> [YOUR INSTRUCTIONS]
Could you output each line of the data that follows exactly?

> [SUPPLIED DATA]
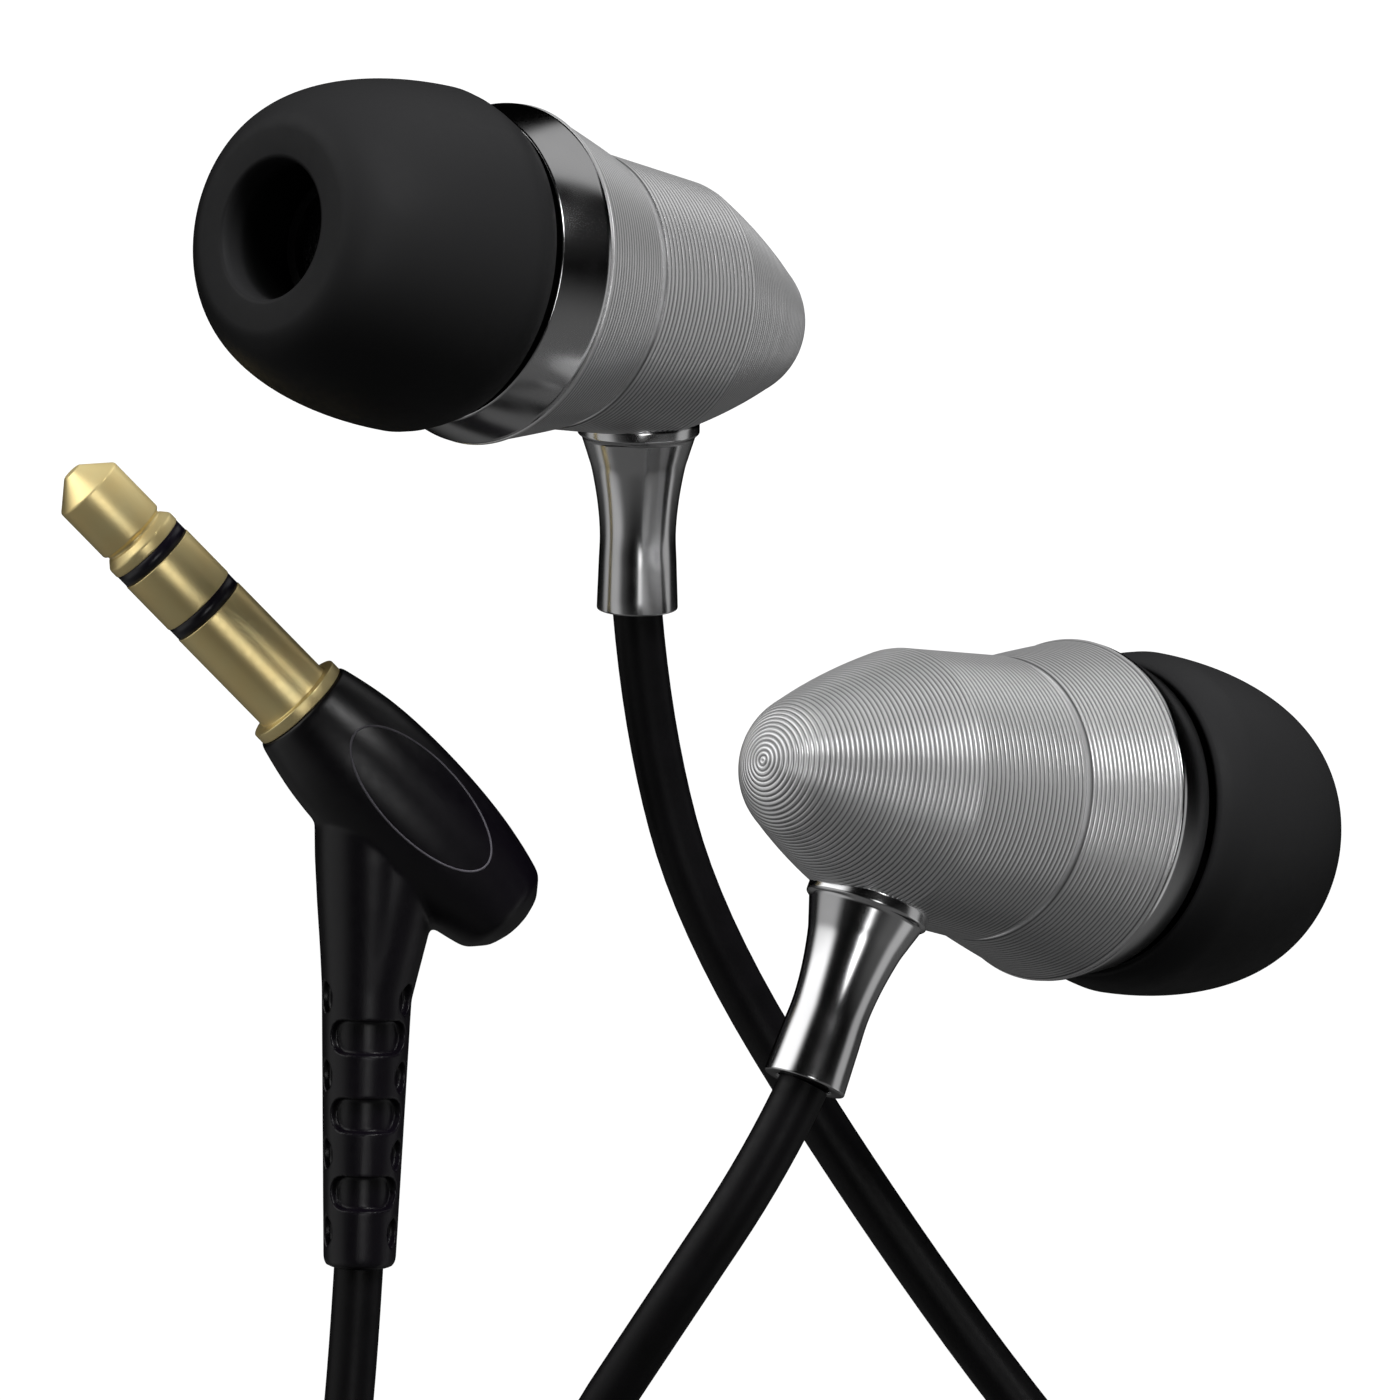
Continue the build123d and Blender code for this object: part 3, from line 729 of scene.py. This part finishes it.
def oval_trim(handle):
    """Thin raised line, oval from above, laid on the barrel."""
    graph = bpy.context.evaluated_depsgraph_get()
    tree = BVHTree.FromObject(handle, graph)
    inverse = handle.matrix_world.inverted()
    along = -JACK_DIR
    up = (Vector((0, 0, 1)) - along * along.z).normalized()
    across = along.cross(up)
    from_collar, to_side, half_long, half_wide, overhead = 5.95, 0.95, 4.0, 1.65, 6
    centre = COLLAR_AT + along * from_collar * MM - across * to_side * MM
    count, sides, radius = 120, 6, 0.055 * MM
    path = []
    for k in range(count):
        turn = 2 * math.pi * k / count
        spot = centre + along * half_long * MM * math.cos(turn) + across * half_wide * MM * math.sin(turn)
        above = spot + up * overhead * MM
        hit = tree.ray_cast(inverse @ above, inverse.to_3x3() @ -up)[0]
        path.append(handle.matrix_world @ hit)
    verts, faces = [], []
    for k in range(count):
        ahead = (path[(k + 1) % count] - path[k - 1]).normalized()
        side = ahead.cross(up).normalized()
        lift = side.cross(ahead)
        for j in range(sides):
            turn = 2 * math.pi * j / sides
            verts.append(path[k] + (side * math.cos(turn) + lift * math.sin(turn) * 0.5) * radius)
    for k in range(count):
        after = (k + 1) % count
        for j in range(sides):
            beside = (j + 1) % sides
            faces.append([k * sides + j, k * sides + beside, after * sides + beside, after * sides + j])
    piece = add_mesh("handle_oval_line", verts, faces)
    return finish_piece(piece, ROOT, "trim", ["handle_oval_trim"])


# ---------------------------------------------------------------- cords
CORD_D = 2.1
COIL_LIFT = 0.5            # the ties hold the coils this far above z = 0
BRANCH_COIL_AT = (12.1, -57.6)
MAIN_COIL_AT = (-18.3, -58.6)
BRANCH_COIL_R = 13.3
MAIN_COIL_R = 14.35
SPLITTER_IN = 5.9          # x of the end with the two earphone cords
SPLITTER_OUT = -8.1        # x of the end with the main cord
SPLITTER_Y = -74.6
SPLITTER_Z = 2.2
INTO_SPLITTER = 3.0        # how far the earphone cords go in
SPLITTER_APART = 1.6       # from the splitter's middle line to each of them


def layer_z(layer):
    """Height of the cord's centre in one layer of a coil."""
    return COIL_LIFT + CORD_D / 2 + CORD_D * layer


def wound(centre, outer_r, start, total, layers):
    """Control points of a coil wound clockwise in flat layers, in and out by turns."""
    step = 30.0
    reach = 1 / 0.966      # a quadratic spline runs inside its control circle by this much
    leaves, arrives, climb = 0.93, 0.07, 0.14      # where the cord changes layer, in shares of a layer
    per_layer = total / len(layers)
    drop = CORD_D * per_layer / 360
    points = []
    for k in range(int(total / step) + 1):
        angle = k * step
        layer = min(int(angle / per_layer), len(layers) - 1)
        share = angle / per_layer - layer
        inward = share if layer % 2 == 0 else 1 - share
        height = layer_z(layers[layer])
        if share > leaves and layer + 1 < len(layers):
            height += (layer_z(layers[layer + 1]) - height) * (share - leaves) / climb
        if share < arrives and layer > 0:
            height += (layer_z(layers[layer - 1]) - height) * (arrives - share) / climb
        turn = math.radians(start - angle)
        radius = (outer_r - drop * inward) * reach
        points.append((centre[0] + radius * math.cos(turn), centre[1] + radius * math.sin(turn), height))
    return points


def cord_curve(name, points, replaced):
    """One open NURBS cord steered by control points in millimetres."""
    curve = bpy.data.curves.new(name, "CURVE")
    curve.dimensions = "3D"
    spline = curve.splines.new("NURBS")
    spline.points.add(len(points) - 1)
    for point, place in zip(spline.points, points):
        point.co = (*(c * MM for c in place), 1.0)
    spline.order_u = 3
    spline.use_endpoint_u = True
    spline.resolution_u = 8
    curve.bevel_depth = CORD_D / 2 * MM
    curve.bevel_resolution = 7
    curve.use_fill_caps = True
    piece = bpy.data.objects.new(name, curve)
    bpy.context.scene.collection.objects.link(piece)
    return finish_piece(piece, ROOT, "cord_sheath", replaced)


def stem_exit(side):
    """Where the cord leaves the stem, in millimetres."""
    return tuple(EARS[side][1] @ Vector((0, 0, STEM_END * MM)) / MM)


def build_cords():
    left = [
        stem_exit("left"), (-5.35, -5.8, 2.9), (-3.1, -14.2, 1.05), (3.5, -25.0, 1.05), (11.6, -36.3, 1.05),
        *wound(BRANCH_COIL_AT, BRANCH_COIL_R, 35.0, 4 * 360 + 95, [0, 1]),
        (11.8, -73.0, 2.6), (SPLITTER_IN - INTO_SPLITTER, SPLITTER_Y + SPLITTER_APART, SPLITTER_Z),
    ]
    right = [
        stem_exit("right"), (-0.4, -23.35, 21.2), (-4.4, -29.4, 19.7), (-9.4, -37.2, 15.6),
        (-5.1, -45.8, 12.6), (3.1, -46.8, 9.9),
        *wound(BRANCH_COIL_AT, BRANCH_COIL_R, 90.0, 4 * 360 + 120, [3, 2]),
        (16.5, -76.2, 3.4), (SPLITTER_IN - INTO_SPLITTER, SPLITTER_Y - SPLITTER_APART, SPLITTER_Z),
    ]
    main = [
        (SPLITTER_OUT, SPLITTER_Y, SPLITTER_Z), (-16.1, -76.0, 3.0), (-24.7, -73.6, 5.6),
        *wound(MAIN_COIL_AT, MAIN_COIL_R, 210.0, 10 * 360 + 80.5, [3, 2, 1, 0]),
        (-18.8, -40.6, 1.05), (-17.95, -34.0, 1.3), tuple((RELIEF_END - RELIEF_DIR * 1.0 * MM) / MM),
    ]
    cords = {
        "left": cord_curve("left_cord", left, ["left_cord_front", "left_cord_coil", "left_cord_back"]),
        "right": cord_curve("right_cord", right, ["right_cord_front", "right_cord_coil", "right_cord_back"]),
        "main": cord_curve("main_cord", main, ["main_cord_front", "main_cord_coil", "main_cord_back"]),
    }
    return cords, (left[0], right[0], main[0])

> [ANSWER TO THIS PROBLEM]
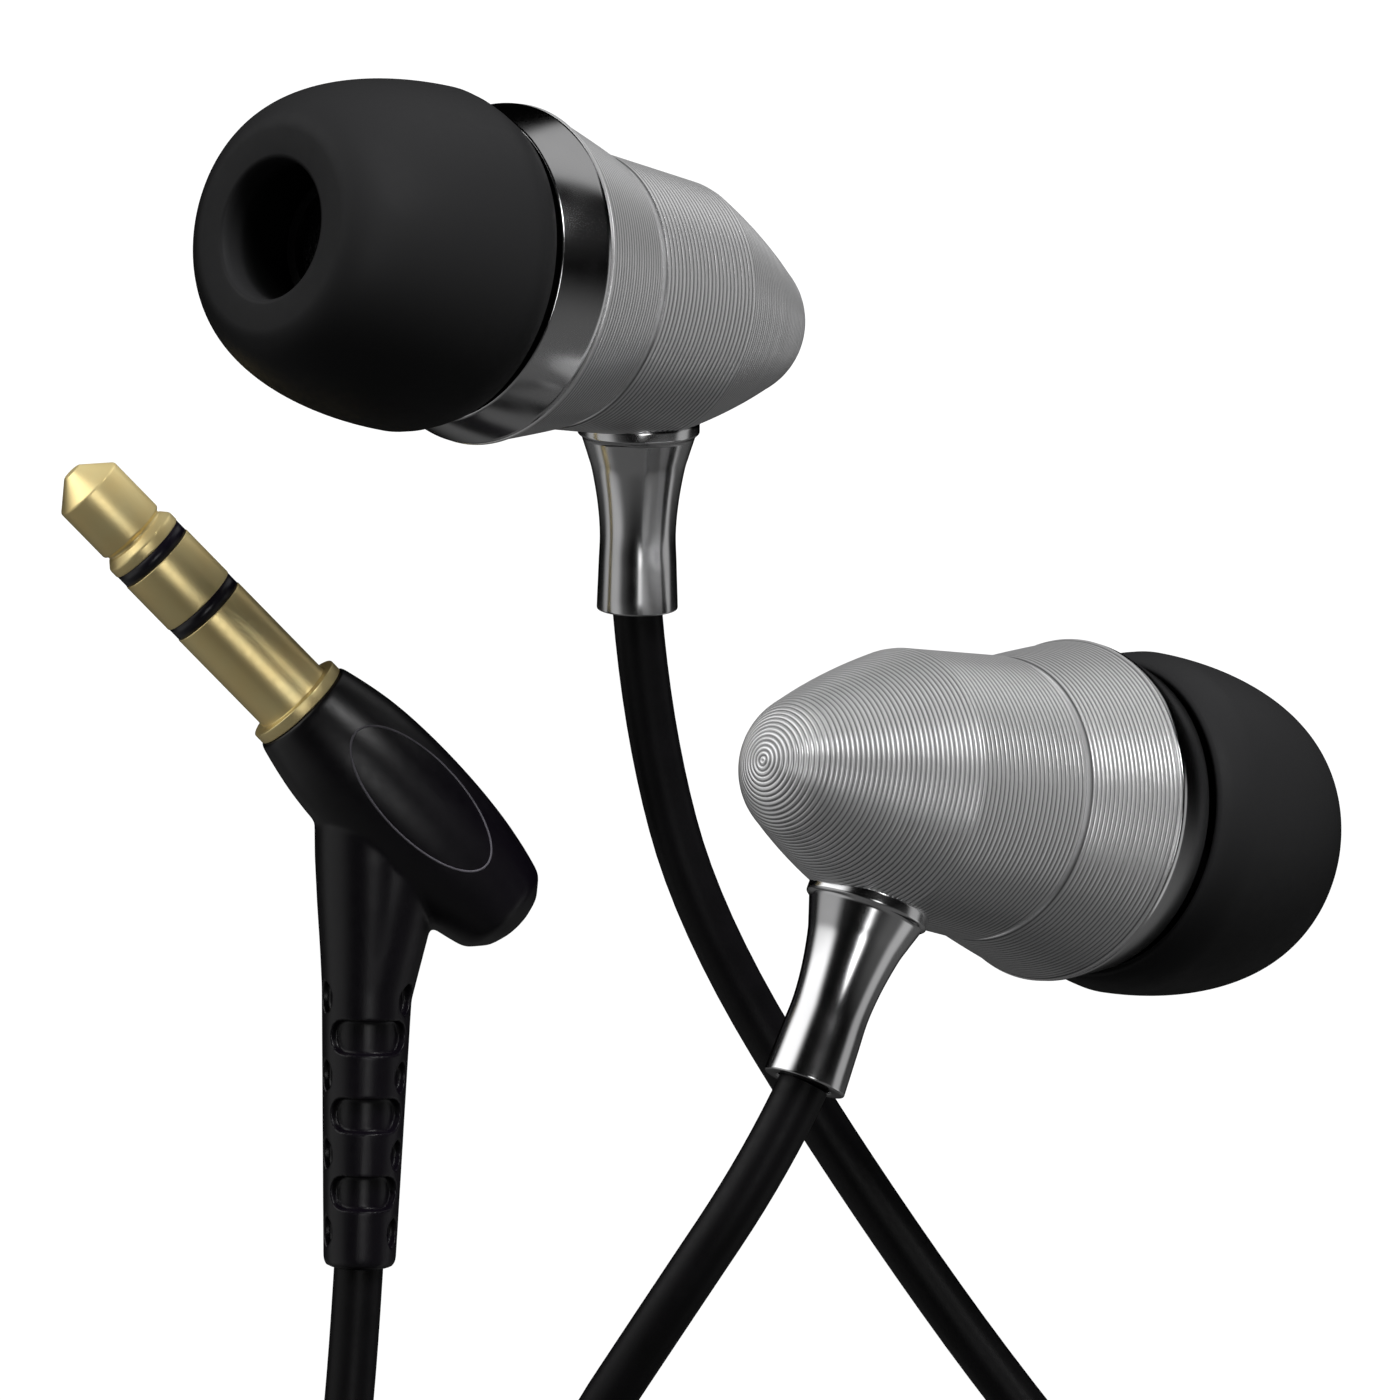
Continue the build123d and Blender code for this object: part 3, from line 729 of scene.py. This part finishes it.
def oval_trim(handle):
    """Thin raised line, oval from above, laid on the barrel."""
    graph = bpy.context.evaluated_depsgraph_get()
    tree = BVHTree.FromObject(handle, graph)
    inverse = handle.matrix_world.inverted()
    along = -JACK_DIR
    up = (Vector((0, 0, 1)) - along * along.z).normalized()
    across = along.cross(up)
    from_collar, to_side, half_long, half_wide, overhead = 5.95, 0.95, 4.0, 1.65, 6
    centre = COLLAR_AT + along * from_collar * MM - across * to_side * MM
    count, sides, radius = 120, 6, 0.055 * MM
    path = []
    for k in range(count):
        turn = 2 * math.pi * k / count
        spot = centre + along * half_long * MM * math.cos(turn) + across * half_wide * MM * math.sin(turn)
        above = spot + up * overhead * MM
        hit = tree.ray_cast(inverse @ above, inverse.to_3x3() @ -up)[0]
        path.append(handle.matrix_world @ hit)
    verts, faces = [], []
    for k in range(count):
        ahead = (path[(k + 1) % count] - path[k - 1]).normalized()
        side = ahead.cross(up).normalized()
        lift = side.cross(ahead)
        for j in range(sides):
            turn = 2 * math.pi * j / sides
            verts.append(path[k] + (side * math.cos(turn) + lift * math.sin(turn) * 0.5) * radius)
    for k in range(count):
        after = (k + 1) % count
        for j in range(sides):
            beside = (j + 1) % sides
            faces.append([k * sides + j, k * sides + beside, after * sides + beside, after * sides + j])
    piece = add_mesh("handle_oval_line", verts, faces)
    return finish_piece(piece, ROOT, "trim", ["handle_oval_trim"])


# ---------------------------------------------------------------- cords
CORD_D = 2.1
COIL_LIFT = 0.5            # the ties hold the coils this far above z = 0
BRANCH_COIL_AT = (12.1, -57.6)
MAIN_COIL_AT = (-18.3, -58.6)
BRANCH_COIL_R = 13.3
MAIN_COIL_R = 14.35
SPLITTER_IN = 5.9          # x of the end with the two earphone cords
SPLITTER_OUT = -8.1        # x of the end with the main cord
SPLITTER_Y = -74.6
SPLITTER_Z = 2.2
INTO_SPLITTER = 3.0        # how far the earphone cords go in
SPLITTER_APART = 1.6       # from the splitter's middle line to each of them


def layer_z(layer):
    """Height of the cord's centre in one layer of a coil."""
    return COIL_LIFT + CORD_D / 2 + CORD_D * layer


def wound(centre, outer_r, start, total, layers):
    """Control points of a coil wound clockwise in flat layers, in and out by turns."""
    step = 30.0
    reach = 1 / 0.966      # a quadratic spline runs inside its control circle by this much
    leaves, arrives, climb = 0.93, 0.07, 0.14      # where the cord changes layer, in shares of a layer
    per_layer = total / len(layers)
    drop = CORD_D * per_layer / 360
    points = []
    for k in range(int(total / step) + 1):
        angle = k * step
        layer = min(int(angle / per_layer), len(layers) - 1)
        share = angle / per_layer - layer
        inward = share if layer % 2 == 0 else 1 - share
        height = layer_z(layers[layer])
        if share > leaves and layer + 1 < len(layers):
            height += (layer_z(layers[layer + 1]) - height) * (share - leaves) / climb
        if share < arrives and layer > 0:
            height += (layer_z(layers[layer - 1]) - height) * (arrives - share) / climb
        turn = math.radians(start - angle)
        radius = (outer_r - drop * inward) * reach
        points.append((centre[0] + radius * math.cos(turn), centre[1] + radius * math.sin(turn), height))
    return points


def cord_curve(name, points, replaced):
    """One open NURBS cord steered by control points in millimetres."""
    curve = bpy.data.curves.new(name, "CURVE")
    curve.dimensions = "3D"
    spline = curve.splines.new("NURBS")
    spline.points.add(len(points) - 1)
    for point, place in zip(spline.points, points):
        point.co = (*(c * MM for c in place), 1.0)
    spline.order_u = 3
    spline.use_endpoint_u = True
    spline.resolution_u = 8
    curve.bevel_depth = CORD_D / 2 * MM
    curve.bevel_resolution = 7
    curve.use_fill_caps = True
    piece = bpy.data.objects.new(name, curve)
    bpy.context.scene.collection.objects.link(piece)
    return finish_piece(piece, ROOT, "cord_sheath", replaced)


def stem_exit(side):
    """Where the cord leaves the stem, in millimetres."""
    return tuple(EARS[side][1] @ Vector((0, 0, STEM_END * MM)) / MM)


def build_cords():
    left = [
        stem_exit("left"), (-5.35, -5.8, 2.9), (-3.1, -14.2, 1.05), (3.5, -25.0, 1.05), (11.6, -36.3, 1.05),
        *wound(BRANCH_COIL_AT, BRANCH_COIL_R, 35.0, 4 * 360 + 95, [0, 1]),
        (11.8, -73.0, 2.6), (SPLITTER_IN - INTO_SPLITTER, SPLITTER_Y + SPLITTER_APART, SPLITTER_Z),
    ]
    right = [
        stem_exit("right"), (-0.4, -23.35, 21.2), (-4.4, -29.4, 19.7), (-9.4, -37.2, 15.6),
        (-5.1, -45.8, 12.6), (3.1, -46.8, 9.9),
        *wound(BRANCH_COIL_AT, BRANCH_COIL_R, 90.0, 4 * 360 + 120, [3, 2]),
        (16.5, -76.2, 3.4), (SPLITTER_IN - INTO_SPLITTER, SPLITTER_Y - SPLITTER_APART, SPLITTER_Z),
    ]
    main = [
        (SPLITTER_OUT, SPLITTER_Y, SPLITTER_Z), (-16.1, -76.0, 3.0), (-24.7, -73.6, 5.6),
        *wound(MAIN_COIL_AT, MAIN_COIL_R, 210.0, 10 * 360 + 80.5, [3, 2, 1, 0]),
        (-18.8, -40.6, 1.05), (-17.95, -34.0, 1.3), tuple((RELIEF_END - RELIEF_DIR * 1.0 * MM) / MM),
    ]
    cords = {
        "left": cord_curve("left_cord", left, ["left_cord_front", "left_cord_coil", "left_cord_back"]),
        "right": cord_curve("right_cord", right, ["right_cord_front", "right_cord_coil", "right_cord_back"]),
        "main": cord_curve("main_cord", main, ["main_cord_front", "main_cord_coil", "main_cord_back"]),
    }
    return cords, (left[0], right[0], main[0])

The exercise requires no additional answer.